Despite just landing back in my regular life in San Francisco, I was looking forward to getting away to Wilbur for a weekend. For the first time in several visits, I did not having anything scheduled on Friday morning, and having already picked up the car from my generous benefactors, I was free to leave town whenever I felt ready, and get well ahead of the traffic. Since I was starting in the city, I took the 101 to Santa Rosa, then crossed to Calistoga, and continued through Middletown and past Clearlake to Highway 20.
At my ease, I felt the shifts in geographies and cultures as I headed from the city, through the smart suburbs of Marin, the more regional towns, and then the cabins and ranches of Lake County. It was also the first time I had been that way in at least six months; the last time, the devastation of the fires had been very clear, with scorched landscapes and burnt out houses along the Mark West Springs Road. Now it was in transformation – everywhere were the pale fresh wood colours of new frames and panels for houses, though very few were finished, and house numbers were still spray-painted on plywood boards by the roadside.
As I approached Wilbur, the traces of the summer’s fires were also still clear in the hillsides along Highway 20, and the burnt landscape added a more sinister tinge to the autumnal colours; down at the springs, life continued in the normal tranquil way. It was nice to hang out with my friends on site, and to enjoy the autumnal warmth. The temperatures hit the eighties during the day on Friday and Saturday, and the nights were not as cold as I might have expected, so it felt like another coda to the summer.
On Friday, after arriving and settling for an hour, I decided to have a crack at the ridge trail; it went about as well as possible, as I paced myself up the long steady climb of the schoolhouse trail, and the steeper climbs along the ridge, before marvelling in the views, to Mount Konocti, Mount St Helena which I had just crossed in the car, the notch in the Cache Creek Canyon walls, and across the Central Valley to the east.
It was not especially busy, but I had nice groups on Saturday, finding words to say as I sat, hoping to communicate something useful. During the day I had seen someone reading Tara Brach’s Radical Acceptance, so I used that phrase as a jumping-off point, not just in terms of compassion for ourselves and others, but in terms of meeting each moment as it unfolds for us. On Sunday I saw someone with Zen Mind, Beginner’s Mind at the pools, and somehow expected that he might want to join the meditation; when he didn’t show, I gave perhaps a rather pointed talk to those who did come and sit about the value of practice rather than just reading about practice.

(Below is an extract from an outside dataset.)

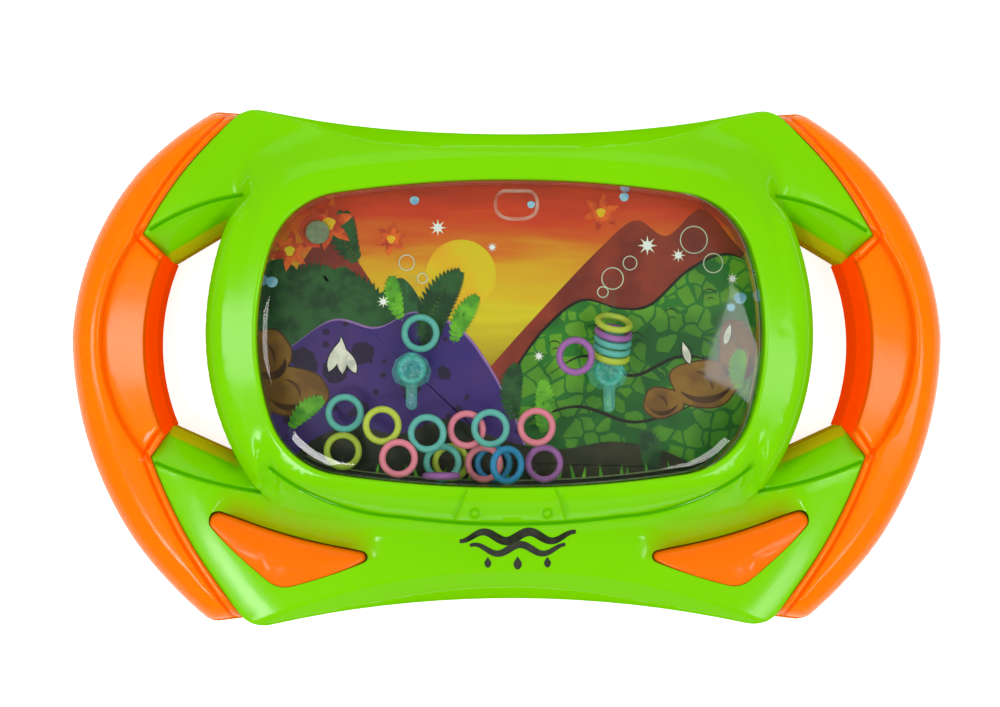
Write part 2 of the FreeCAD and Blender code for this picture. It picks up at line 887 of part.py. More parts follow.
def pump_cup():
    """A cup on the floor of the shell, with a nozzle that points at the tank."""
    place = cup_place()
    cup = post(place, pump_cup_radius, wall, bulb_base())
    cup = cup.cut(post(place, pump_cup_radius - pump_cup_wall, wall + pump_cup_floor, bulb_base() + overrun))
    reach = pump_cup_radius + nozzle_length
    nozzle = duct_rod(nozzle_radius, pump_cup_radius - pump_cup_wall / 2, reach)
    bore = duct_rod(nozzle_bore, 0.0, reach + overrun)
    return one_solid(cup.fuse(nozzle).cut(bore))


def pump_bulb():
    """A rubber bulb with a rim that sits on the cup."""
    place = cup_place()
    rim = post(place, pump_cup_radius, bulb_base(), bulb_base() + bulb_flange_thickness)
    dome = post(place, bulb_radius, bulb_base(), bulb_top())
    dome = dome.makeFillet(bulb_crown_radius, level_edges(dome, bulb_top()))
    inside = post(place, bulb_radius - bulb_wall, bulb_base() - overrun, bulb_top() - bulb_wall)
    inside = inside.makeFillet(bulb_crown_radius - bulb_wall, level_edges(inside, bulb_top() - bulb_wall))
    return one_solid(rim.fuse(dome).cut(inside))


def pump_hose():
    """The short rubber hose from the cup's nozzle to the tank's."""
    start = pump_cup_radius + hose_cup_gap + hose_radius
    end = duct_wall_distance() - hose_tank_gap
    hose = duct_rod(hose_radius, start, end)
    return one_solid(hose.cut(duct_rod(nozzle_radius + hose_fit, start - overrun, end + overrun)))


def dome_ball(drop):
    radius = tank_dome_radius - drop
    return Part.makeSphere(radius, V(0, window_rise, tank_crown - tank_dome_radius))


def tank_front():
    """The clear front of the tank: a domed window over wider side walls, a flange and two water nozzles."""
    window = window_outline()
    block = prism(grown(window, -tank_fit), tank_floor, tank_crown + overrun).common(dome_ball(0.0))
    top = [edge for edge in block.Edges if edge.BoundBox.ZMin > bezel_top - wall]
    block = block.makeFillet(tank_edge_radius, top)
    hollow = prism(grown(window, -tank_fit - tank_wall), tank_floor, tank_crown).common(dome_ball(tank_wall))
    shoulder = lip_bottom - tank_fit
    sides = prism(grown(window, tank_lip), tank_floor, shoulder)
    wide_hollow = prism(grown(window, tank_lip - tank_wall), tank_floor - overrun, shoulder - tank_wall / 2)
    flange = prism(grown(window, tank_flange), tank_floor, flange_top)
    shell = block.fuse([sides, flange]).cut([hollow, wide_hollow])
    distance = duct_wall_distance()
    nozzle = duct_rod(nozzle_radius, distance - nozzle_length, distance + tank_wall / 2)
    bore = duct_rod(nozzle_bore, distance - nozzle_length - overrun, distance + nozzle_length)
    shell = shell.fuse(with_mirror(nozzle)).cut(with_mirror(bore))
    return one_solid(shell)


def tank_back():
    """The clear back plate of the tank, with the filler neck and the pegs' holes."""
    plate = prism(grown(window_outline(), tank_flange), tank_plate_bottom, tank_floor)
    place = window_spot(filler_place_share)
    neck = post(place, filler_bore + filler_neck_wall, tank_plate_bottom - filler_neck_length, tank_floor)
    cutters = [post(place, filler_bore, 0.0, tank_floor + overrun)]
    for share in peg_place_shares:
        cutters.append(post(window_spot(share), peg_pin_radius + peg_pin_fit, 0.0, tank_floor + overrun))
    return one_solid(plate.fuse(neck).cut(cutters))


def picture_card():
    card = prism(grown(window_outline(), card_margin), tank_plate_bottom - card_thickness, tank_plate_bottom)
    radius = filler_bore + filler_neck_wall + filler_card_gap
    return one_solid(card.cut(post(window_spot(filler_place_share), radius, 0.0, tank_floor)))


def filler_plug():
    place = window_spot(filler_place_share)
    seat = tank_plate_bottom - filler_neck_length
    head = post(place, filler_head_radius, seat - filler_head_height, seat)
    return one_solid(head.fuse(post(place, filler_bore - filler_fit, seat - filler_head_height, tank_floor)))


def peg(share):
    """A clear peg: a collar on the plate, a post, a round boss and an upright stem for the rings."""
    place = window_spot(share)
    height = tank_floor + peg_height_in_tank
    corners = [spot(corner, peg_collar_radius, peg_collar_radius) for corner in peg_collar_shares]
    corners += [across(corner) for corner in reversed(corners)]
    outline = path_face(corners[0], corners[1:] + corners[:1])
    collar = prism(outline, tank_floor, tank_floor + peg_collar_thickness)
    collar.translate(at(place))
    pin = post(place, peg_pin_radius, tank_plate_bottom, tank_floor + sliver)
    column = post(place, peg_post_radius, tank_floor, height)
    boss_ends = (height - peg_boss_thickness / 2, height + peg_boss_thickness / 2)
    boss = post(place, peg_boss_radius, *boss_ends)
    rims = [edge for end in boss_ends for edge in level_edges(boss, end)]
    boss = boss.makeFillet(peg_boss_edge, rims)
    low = place[1] - peg_stem_down
    high = place[1] + peg_stem_up
    stem = Part.makeCylinder(peg_stem_radius, high - low, at((place[0], low), height), V(0, 1, 0))
    ends = [Part.makeSphere(peg_stem_radius, at((place[0], end), height)) for end in (low, high)]
    return one_solid(collar.fuse([pin, column, boss, stem] + ends))


def flat_ring():
    return Part.makeTorus(ring_middle, ring_tube)


def layer_height(layer):
    return tank_floor + ring_floor_gap + ring_tube + layer * ring_layer


def loose_ring(share, layer):
    ring = flat_ring()
    ring.translate(at(window_spot(share), layer_height(layer)))
    return ring


def edge_ring():
    ring = flat_ring()
    ring.rotate(V(0, 0, 0), V(1, 0, 0), upright)
    ring.translate(at(window_spot(edge_ring_share), layer_height(edge_ring_layer)))
    return ring


def leaning_ring():
    ring = flat_ring()
    ring.rotate(V(0, 0, 0), V(0, 1, 0), leaning_ring_angle)
    ring.translate(at(window_spot(leaning_ring_share), layer_height(leaning_ring_layer)))
    return ring


def stack_ring(index):
    """A ring round the right peg's stem. The whole stack leans back a little and to one side."""
    place = window_spot(peg_place_shares[1])
    height = tank_floor + peg_height_in_tank
    pitch = (2 * ring_tube + stack_ring_gap) / cos(radians(stack_tilts[0])) / cos(radians(stack_lean))
    rise = stack_first_rise + index * pitch
    if stack_tilts[index] > stack_tilts[0]:
        rise += stack_top_rise
    ring = flat_ring()
    ring.rotate(V(0, 0, 0), V(1, 0, 0), upright + stack_tilts[index])
    ring.rotate(V(0, 0, 0), V(0, 0, 1), -stack_lean)
    ring.translate(at((place[0] + stack_side_steps[index], place[1] + rise), height))
    return ring


def screws(places):
    group = []
    for place in places:
        head = post(place, screw_head_radius, screw_seat - screw_head_height, screw_seat)
        shank = post(place, screw_shank_radius, screw_seat - screw_head_height, screw_seat + screw_length)
        slot_low = screw_seat - screw_head_height - overrun
        corner = V(place[0] - screw_head_radius, place[1] - screw_slot_width / 2, slot_low)
        slot = Part.makeBox(2 * screw_head_radius, screw_slot_width, screw_slot_depth + overrun, corner)
        corner = V(place[0] - screw_slot_width / 2, place[1] - screw_head_radius, slot_low)
        crossing = Part.makeBox(screw_slot_width, 2 * screw_head_radius, screw_slot_depth + overrun, corner)
        group.append(one_solid(head.fuse(shank).cut([slot, crossing])))
    return Part.Compound(group)


def screw_places(shares):
    places = [spot(share) for share in shares]
    return places + [across(place) for place in places]


def save(name, shape):
    shape.exportStep("parts/" + name + ".step")


def save_pair(name, shape, ending=""):
    save(name + "_left" + ending, shape)
    save(name + "_right" + ending, mirrored(shape))


def main():
    save("front_shell", front_shell())
    save("back_shell", back_shell())
    save_pair("handle", handle_front(), "_front")
    save_pair("handle", handle_back(), "_back")
    save_pair("button", button())
    save_pair("pump_cup", pump_cup())
    save_pair("pump_bulb", pump_bulb())
    save_pair("pump_hose", pump_hose())
    save("tank_front", tank_front())
    save("tank_back", tank_back())
    save("picture_card", picture_card())
    save("filler_plug", filler_plug())
    save("peg_left", peg(peg_place_shares[0]))
    save("peg_right", peg(peg_place_shares[1]))
    for name, (across_share, up_share, layer) in loose_ring_shares.items():
        save(name, loose_ring((across_share, up_share), layer))
    save("ring_16", edge_ring())
    save("ring_17", leaning_ring())
    for index, name in enumerate(stack_names):
        save(name, stack_ring(index))
    save("case_screws", screws(screw_places(body_screw_shares)))
    save("handle_screws", screws(screw_places(handle_screw_shares)))


main()
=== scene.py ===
import json
import math

import bmesh
import bpy
import numpy as np
from mathutils import Matrix, Vector
from mathutils.geometry import delaunay_2d_cdt


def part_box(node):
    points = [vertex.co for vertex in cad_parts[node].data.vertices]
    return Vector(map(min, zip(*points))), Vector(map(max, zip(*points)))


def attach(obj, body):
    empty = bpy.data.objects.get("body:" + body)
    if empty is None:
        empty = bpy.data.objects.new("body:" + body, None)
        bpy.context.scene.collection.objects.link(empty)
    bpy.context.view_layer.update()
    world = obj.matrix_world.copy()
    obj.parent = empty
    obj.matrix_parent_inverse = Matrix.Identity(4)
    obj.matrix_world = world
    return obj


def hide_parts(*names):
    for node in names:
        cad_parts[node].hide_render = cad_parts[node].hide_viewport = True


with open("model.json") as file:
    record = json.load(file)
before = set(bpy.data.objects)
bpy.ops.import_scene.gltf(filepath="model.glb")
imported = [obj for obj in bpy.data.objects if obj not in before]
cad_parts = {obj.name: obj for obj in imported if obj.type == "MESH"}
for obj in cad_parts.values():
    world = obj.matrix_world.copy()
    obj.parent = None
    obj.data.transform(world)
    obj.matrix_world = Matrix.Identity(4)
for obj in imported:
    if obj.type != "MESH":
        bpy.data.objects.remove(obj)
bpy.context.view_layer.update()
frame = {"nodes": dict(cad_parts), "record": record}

# Shapes are worked out in millimetres and written to the meshes in metres
MM = 0.001

# Points handled at a time, so that the work stays in fast memory
BATCH = 400

# Meshing of the covers: how far the rows of points beside an outline lie from it, the share of that distance
# that they keep where the outline bends, the room between grid points as a share of their step, the least
# room beside an outline, and how near two points are to be one
EDGE_ROWS = (0.15, 0.35, 0.65, 1.05, 1.6)
ROW_SHARE = 0.85
GRID_SHARE = 0.6
OUTLINE_ROOM = 0.1
MERGED = 1e-5

# How near a CAD edge lies to the height that it is looked for at, and the least step along an outline
SAME_HEIGHT = 0.003
LEAST_STEP = 0.12

# A triangle that lies alone outside an outline is smaller than this
SLIVER = 0.01

# Faces whose normal rises less than this are walls, and edges that turn more than SHARP degrees stay crisp
WALL_STEEPNESS = 0.36
BEVEL_STEEPNESS = 0.68
SHARP = 35.0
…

On Sunday morning it was cloudier; a brief flash of orange and pink in the sky before the sunrise, with the waning moon still high in the sky. That presaged a milder day; there was a flurry of day guests for a few hours, their energy noticeably more busy than those who had been overnight, the volume higher as well – when they were gone, a sense of peace returned. At the end of the afternoon I took myself for another run – and this time managed to navigate the route that had been perplexing me since I started coming regularly: I headed down to the bridge, followed the trail up to the very pretty terraced springs. I had been there once before, but had lost my nerve with the unclear trail before finding the way up to Coyote Peak. This time I followed the crook of the valley until I came to the power lines (a more reliable way-mark than anything else in this system of valleys). There was a little wood and tin structure that may have been a cattle feeder, and right there, a clear trail leading up to the peak, shared by rocky outcroppings and a pylon, which I had seen from many different angles on previous wanderings. When I returned to the valley, there was another trail leading me up the other side, and, after crossing a couple of other heads of valleys – I imagined water courses running back down towards Wilbur – I easily came to the place I had decided to turn around at on my last visit, and then downhill past the cemetery and back along the well-known track to the baths.
As is my wont, I left before light on Monday, and had an easy drive back to the city, though I then had adventures with a broken key and long BART delays; I still managed to make it to the Embarcadero to sit with Zach by the water, joined by a couple of regulars and a drop-in, and on to the jail later, with the largest group yet.
Bright gingko leaves in the central area.
These last leaves had gone after the windier weather on Sunday.
Autumnal colours along the creek on Bear Valley Road.
A flash of dawn on the Bear Valley Road on Monday morning.